Quels enseignements tirez-vous de votre expérience de directeur de campagne auprès de Pape Diouf pour les élections municipales de Marseille en 2013-2014 ?
C’est la première fois qu’il y avait des candidats qui n’étaient pas issus du monde politique. Il y en avait un peu, mais très minoritaires, beaucoup de bobos et beaucoup d’acteurs des quartiers populaires. Il y avait cette diversité. Au-delà de cette capacité d’avoir pu rassembler des gens comme ça, il y avait sur le plan technique, on a démontré qu’on savait gérer une campagne. En deux mois, on a déposé des candidats sur 8 listes, parce qu’à Marseille, il y a 8 secteurs du fait des arrondissements. Techniquement, c’est comme s’il y avait 8 campagnes, les comptes sont séparés. Sans association, sans parti politique. Sur le plan technique, c’est une fierté. 80 % de la liste n’avait jamais fait de politique et dans l’équipe de campagne que je dirigeais, pas une personne n’avait déjà fait une campagne municipale. Mon directeur des finances était chef d’entreprise, comptable de formation donc professionnel, mais qui a découvert la procédure de comptes de campagne en un week-end.
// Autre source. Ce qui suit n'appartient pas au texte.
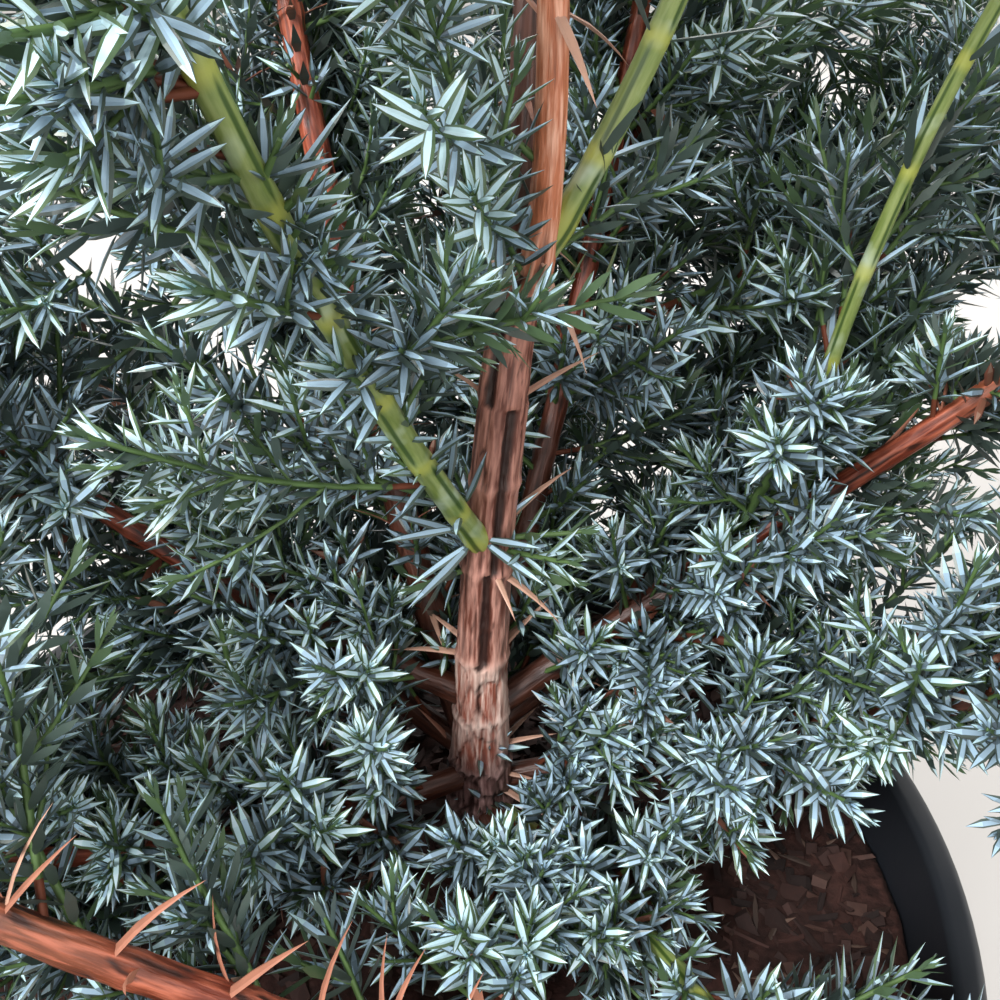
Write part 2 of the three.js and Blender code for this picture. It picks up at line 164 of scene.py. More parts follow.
# Shoots on wood that is otherwise bare, by limb: fraction of its length, heading, rise, length and how far
# they turn to the light. A single one carries no twigs
SINGLE = "single"
SPRIGS = [
    ("leader_left", [
        (0.22, 52, 34, 30, 0.6), (0.25, 130, 40, 30, 0.4), (0.3, 9, 8, 30, 0.05),
        (0.3, -46, 56, 25, 0.0), (0.33, -6, 50, 30, 0.5), (0.2, -83, 60, 20, 0.1),
        (0.24, -98, 59, 24, 0.1), (0.26, -112, 41, 19, 0.1), (0.34, -111, 19, 20, 0.2),
        (0.4, -55, 42, 17, 0.2), (0.14, -136, 39, 16, 0.2), (0.36, 20, 46, 30, 0.3),
        (0.36, -47, 56, 19, 0.1), (0.38, -3, 51, 20, 0.2), (0.34, 11, 52, 32, 0.6),
        (0.28, -59, 58, 21, 0.0), (0.34, -65, 52, 17, 0.0), (0.26, -39, 57, 21, 0.1),
        (0.32, -30, 50, 24, 0.1), (0.36, 0, 34, 26, 0.2), (0.4, 60, 20, 22, 0.3),
        (0.5, -142, 17, 14, 0.1), (0.46, -159, 14, 18, 0.1), (0.44, 177, 29, 24, 0.1),
        (0.42, 157, 13, 25, 0.0),
    ]),
    ("bough_front_left_foot", [
        (0.3, -77, 33, 31, 0.1), (0.5, -97, 51, 29, 0.1), (0.7, -128, 61, 26, 0.1),
        (0.5, -72, 66, 22, 0.1),
    ]),
    ("leader_left", [
        (0.42, -21, 34, 20, 0.2), (0.4, 9, 40, 24, 0.2), (0.38, -23, 26, 19, 0.2),
        (0.4, 18, 16, 24, 0.2), (0.3, -9, 39, 15, 0.2), (0.3, 28, 0, 22, 0.1),
        (0.55, -104, -2, 16, 0.2), (0.52, -112, -10, 14, 0.2), (0.5, -119, 2, 18, 0.2),
        (0.48, -60, 36, 15, 0.2), (0.44, -31, 54, 19, 0.2),
    ]),
    ("bough_right_front", [
        (0.1, 69, 64, 18, 0.3), (0.15, 20, 50, 20, 0.3), (0.2, -30, 52, 20, 0.3),
        (0.25, -76, 28, 20, 0.3), (0.3, 8, 55, 20, 0.3), (0.33, -70, 50, 18, 0.3),
        (0.4, 24, 58, 20, 0.3), (0.44, -90, 40, 18, 0.3), (0.5, -9, 63, 18, 0.3),
        (0.52, -120, 12, 16, 0.3), (0.58, 10, 46, 18, 0.3), (0.62, -80, 50, 16, 0.3),
        (0.68, 60, 50, 18, 0.3), (0.12, -100, 40, 18, 0.3),
    ]),
    ("trunk", [(0.02, -59, 20, 36, 0.2), (0.02, -76, 16, 38, 0.2)]),
    ("bough_front_left_foot", [(0.8, 172, 50, 27, 0.2)]),
    ("leader_left", [
        (0.38, 190, 20, 32, 0.3), (0.4, 30, 40, 36, 0.2), (0.44, 60, 56, 34, 0.2),
        (0.46, 150, 30, 34, 0.3), (0.5, 200, 30, 30, 0.3), (0.52, 20, 30, 26, 0.4),
    ]),
    ("trunk", [
        (0.35, 240, 52, 50, 1.6), (0.207, -27, 16, 15, 0.0, SINGLE), (0.2, -20, 4, 13, 0.0, SINGLE),
        (0.212, -8, 16, 14, 0.0, SINGLE), (0.198, 196, -6, 11, 0.0, SINGLE), (0.3, 160, 20, 18, 0.5),
        (0.33, 200, 30, 34, 0.4), (0.4, 190, 40, 30, 0.4), (0.36, 20, 30, 24, 0.4),
        (0.05, 120, 24, 26, 0.5), (0.08, 60, 20, 26, 0.5),
    ]),
    ("bough_right", [
        (0.1, 80, 30, 26, 0.5), (0.16, 10, 20, 24, 0.5), (0.3, 40, 50, 28, 0.5),
        (0.36, 10, 72, 33, 0.0, SINGLE), (0.4, 2, -4, 31, 0.2), (0.45, -11, 3, 28, 0.2),
    ]),
    ("bough_back_right", [
        (0.45, 56, -4, 40, 0.3), (0.55, 50, -10, 42, 0.3), (0.5, 40, 5, 40, 0.3), (0.4, 56, 0, 42, 0.3),
        (0.65, 49, -15, 42, 0.3), (0.58, 62, -12, 44, 0.3),
    ]),
    ("leader_far_right", [(0.1, 41, 22, 42, 0.1), (0.08, 55, 12, 40, 0.2)]),
    ("bough_left_low", [(0.4, 131, 4, 52, 0.1), (0.5, 123, 0, 45, 0.1)]),
    ("bough_front", [(0.5, -24, 59, 34, 0.0), (0.56, -10, 62, 28, 0.1)]),
    ("bough_right", [(0.36, -60, 20, 22, 0.6), (0.5, 70, 30, 30, 0.4)]),
    ("bough_back_right", [
        (0.12, 120, 24, 28, 0.5), (0.2, 20, 30, 32, 0.5), (0.28, 100, 40, 32, 0.5),
        (0.3, -40, 30, 30, 0.5),
    ]),
    ("stem_left", [
        (0.1, 60, 20, 28, 0.5), (0.16, 200, 24, 30, 0.5), (0.24, 90, 34, 32, 0.5),
        (0.34, 20, 30, 30, 0.5), (0.4, 160, 8, 58, 0.6, SINGLE), (0.5, 60, 30, 30, 0.4),
    ]),
    ("bough_left", [(0.1, 120, 44, 26, 0.5), (0.18, 220, 36, 28, 0.5)]),
    ("bough_left_low", [(0.28, 100, 86, 38, 0.0, SINGLE), (0.16, 80, 50, 30, 0.3)]),
    ("bough_back", [(0.12, 150, 44, 30, 0.5), (0.18, 40, 40, 30, 0.5)]),
    ("bough_back_left", [(0.12, 100, 44, 28, 0.5), (0.16, 190, 40, 26, 0.5)]),
    ("bough_right_back", [(0.12, 90, 44, 28, 0.5), (0.2, -20, 36, 28, 0.5)]),
    ("bough_front_left", [(0.2, 120, 40, 28, 0.5), (0.36, 130, 46, 32, 0.5), (0.5, 140, 40, 32, 0.5)]),
    ("stem_left", [(0.46, 200, 30, 34, 0.4)]),
]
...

Où avez vous pêché dans cette campagne ?
Il y a une chose qui ne dépend pas de nous. Dans le processus du Sursaut lancé en septembre 2013, il y a avait beaucoup de gens qui n’avaient plus envie de voter pour des partis classiques, notamment le PS, ils n’en pouvaient plus. Mais on était encore très repéré comme élu ou ancien élu. Mais j’en ai voulu à un certain nombre de médias qui n’ont pas suffisamment relayé cette diversité. On n’a pas été suffisamment repéré comme une vraie alternative. La seconde chose qui ne dépend pas de nous, c’est que Pape Diouf a hésité très longtemps, jusqu’à fin janvier 2014. Des gens qui avaient commencé avec nous, comme Pape ne se prononçait pas, sont partis avec le Front de gauche. Nous, on a tout fait pour essayer de faire quelque chose avec le Front de gauche, mais eux étaient dans une logique de prè-accord avec le PS. Ils ont discuté pendant un mois avec nous, mais en fait ils étaient déjà partis avec le PS. On aurait pu prétendre à une visibilité, une crédibilité plus importante avec eux pour une alternative. Pape, nous a permis d’être visible un minimum, médiatiquement et on avait des gens qui étaient reconnus dans le parcours professionnel ou militant.
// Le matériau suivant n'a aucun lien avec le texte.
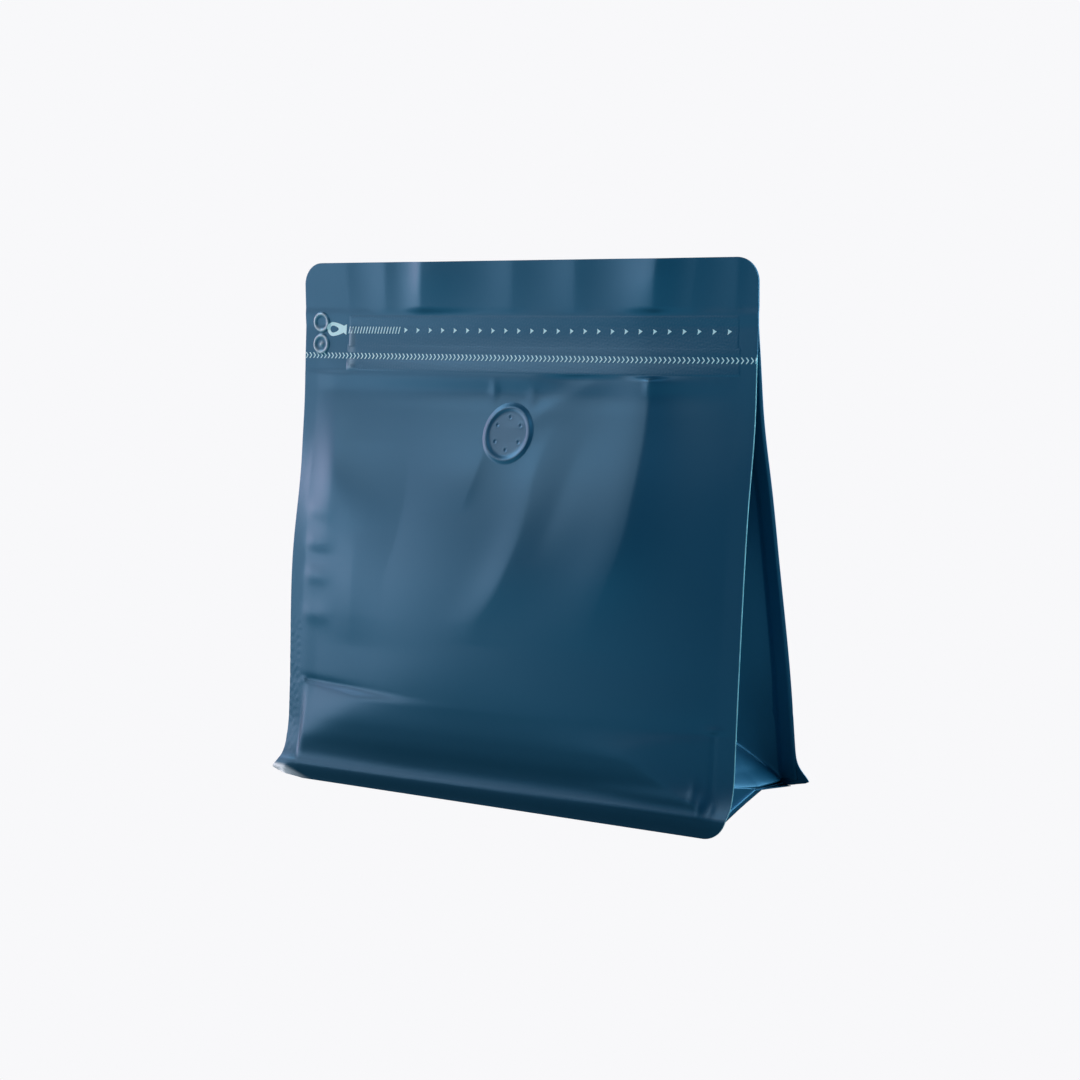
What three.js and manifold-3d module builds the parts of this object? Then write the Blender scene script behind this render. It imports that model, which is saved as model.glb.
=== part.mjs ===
// A square-bottom foil bag: a shut pouch of matte metallised film that stands by itself.
//
// Millimetres, +Z up. X runs along the width, the front panel faces -Y, and the origin is on the
// floor under the middle of the base.
//
// The real bag is film, about 0.15 mm thick, and its inside can't be seen. So the body is one solid
// out to the film: the front and back panels with their corner seams, bottom skirts and flat header.
// The folded side gussets and the hollow under the base are cut out of it. What is welded or cut
// into the front panel lies on that panel as pieces of its own.

import * as THREE from 'three';
import { mergeVertices } from 'three/addons/utils/BufferGeometryUtils.js';
import Module from 'manifold-3d';

const wasm = await Module();
wasm.setup();

// ---------------------------------------------------------------- driving dimensions

const PANEL_WIDTH = 200;
const BAG_HEIGHT = 200;
const BASE_HALF_DEPTH = 28.1;

const SEAM_WIDTH = 6.5;
const PLY = 0.8;
const HALF_HEADER = 0.6;
const HEADER_Z = 176;

const SKIRT_HEIGHT = 6.6;
const SKIRT_LEDGE = 3.5;
const LEDGE_LENGTH = 5;
const BASE_RISE = 5.1;

const TOP_CORNER_RADIUS = 10;
const BOTTOM_CORNER_RADIUS = 11;
const CURLED_TIP = 4;
const FRONT_TIP_Z = 3.2;
const FRONT_TIP_FOOT = 6;
const BACK_TIP_Z = 6.4;
const BACK_TIP_FOOT = 34;

const PANEL_BULGE = 8.8;
const FOLD_LINE_Z = 36;
const CORNER_FACET_SLOPE = 0.2;

const GUSSET_HALF_WIDTH = 28.3;
const GUSSET_FOLD_FOOT_Z = 34.5;
const END_SEAM_Z = 13.6;
const END_SEAM_TILT = 0.13;
const END_FLAP_EDGE_Z = 12.9;
const END_FLAP_FALL = 0.2;

const VALVE_RADIUS = 10.7;
const VALVE_X = 0.4;
const VALVE_Z = 137;

const ZIPPER_LEFT_X = -78.5;
const ZIPPER_RIGHT_X = 93;
const ZIPPER_LOW_Z = 158.8;
const ZIPPER_HIGH_Z = 167.8;
const STRIP_HIGH_Z = 180;

const TAB_X = -92;
const TAB_Z = 172.8;

const CLEARANCE = 0.4;

// ---------------------------------------------------------------- small helpers

const mix = THREE.MathUtils.lerp;
const ease = THREE.MathUtils.smoothstep;
const clamp = THREE.MathUtils.clamp;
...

On avait lancé la campagne autour d’une permanence à Colbert, tous les jours entre midi et deux, avec plusieurs thématiques. Le projet est toujours crédible aujourd’hui. Le seul regret en fait, est de ne pas avoir été suffisamment visible sur le plan médiatique. Les médias ont focalisé sur Pape Diouf. On n’a pas assez vu les 16 portraits des têtes de liste dans les 8 secteurs. Moi cette photo j’en étais très fier, mais pas assez relayée. Le programme non plus n’a pas été relayé. Mais j’assume le fait que Pape soit devenu tête de liste. Lui est moteur. Si cela a été possible, c’est qu’il a un vrai contact, une vraie reconnaissance avec les Marseillais. Mais derrière, il n’y avait pas que ça.

C’est la première fois que vous avez pu mettre en œuvre toutes vos convictions, vos croyances sur la société démocratique que vous souhaitez ?
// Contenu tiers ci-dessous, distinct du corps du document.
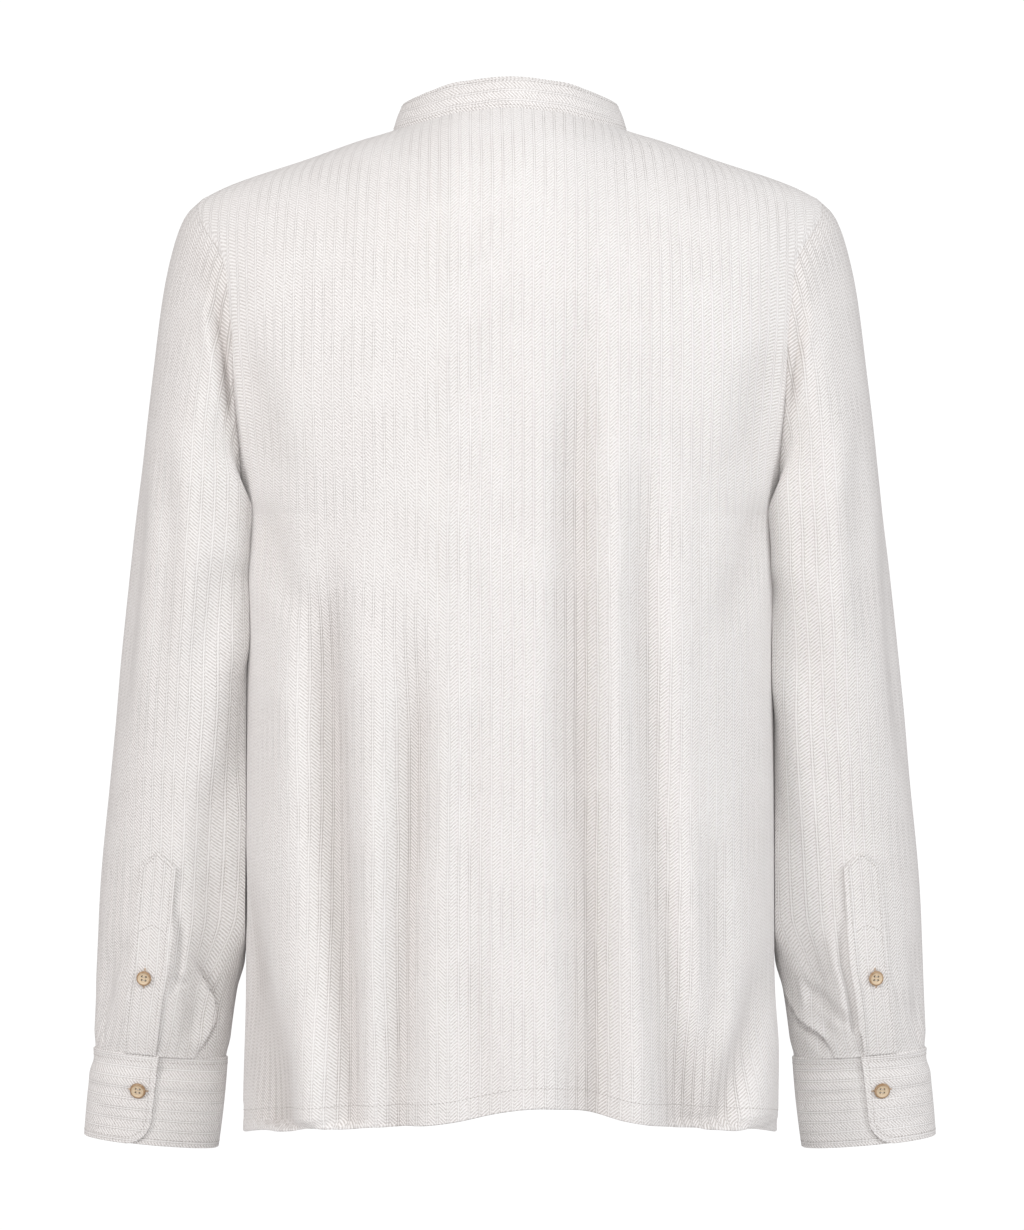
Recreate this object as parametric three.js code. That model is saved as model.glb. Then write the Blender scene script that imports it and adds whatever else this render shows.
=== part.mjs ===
// Band collar shirt, filled out as if worn, with nobody in it. Millimetres, +Z up.
// The back of the shirt faces +Y and the wearer's left is +X. The origin is the middle of the
// neck opening, level with the points where the neck meets the shoulders.
import * as THREE from "three";

// Cloth and seams
const clothWall = 1.6;
const bandWall = 2.4;
const hemWall = 2.4;
const seamHalfGap = 0.17;
const layerGap = 0.3;
const stripGap = 0.5;
const stripWall = 1.2;

// Body
const ridgeY = -6;
const sectionPower = 2.5;
const shoulderReach = 152;
const shoulderReachLoss = 12;
const tipX = 219;
const underarmZ = -270;
const hemLevel = -690;
const hemHalfWidth = 187;
const hemBand = 15;
const ventHeight = 18;
const ventHalfOpening = 1.1;

// Neck
const neckHalfWidth = 82;
const neckDepth = 55;
const frontRidgeDip = 42;
const bandHeight = 22;
const bandSideLoss = 2.5;
const bandLean = 12;
const bandSideLean = 8;
const bandCornerRadius = 8;
const bandRows = [0, 0.5, 1];

// Front closing
const overlap = 16;
const underInset = 2.9;
const bandUnderInset = 2.9;
const frontButtonTop = -92;
const frontButtonPitch = 88;
const frontButtonCount = 6;

// Cuff
const cuffHeight = 62;
const cuffCornerRadius = 18;
const cuffFlapAngle = 91;
const cuffUnderAngle = -304;
const cuffUnderInset = 3;
const cuffButtonAngle = 77.5;
const cuffButtonRise = 24.5;
const cuffRows = [0, 0.35, 0.7, 1];
const cuffFlapAngles = [cuffFlapAngle, 88, 84, 78, 70, 57, 43, 28, 14];
const cuffAngleStep = 16;

// Buttons
const cuffButtonRadius = 5.7;
const placketButtonRadius = 5.3;
const buttonHeight = 2.5;
const buttonSides = 14;

// Columns and rows of the walls
const neckColumns = 8;
const shoulderColumns = 9;
const armholeRows = 11;
const sleeveRows = 18;
const angleStep = 0.02;
const tuckColumn = 3;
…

Exactement. Et la méthode qui permet ça. Quand on faisait nos rencontres citoyennes, nos meetings en quelque sorte, on avait dans la salle tout Marseille. Des bobos, des gens des quartiers populaires. Beaucoup se sont rencontrés pour la première fois. On sentait quelque chose de vraiment bien dans l’air. Cela n’était jamais arrivé sur Marseille. La vraie difficulté, c’était le temps. On avait nos têtes de liste à la mi-février, mais les 303 noms des listes, tout début mars. Il nous restait trois semaines de campagne.

Outre le cadenas qu’est le temps, n’y a t-il pas d’autres freins à l’émergence d’initiatives citoyennes ?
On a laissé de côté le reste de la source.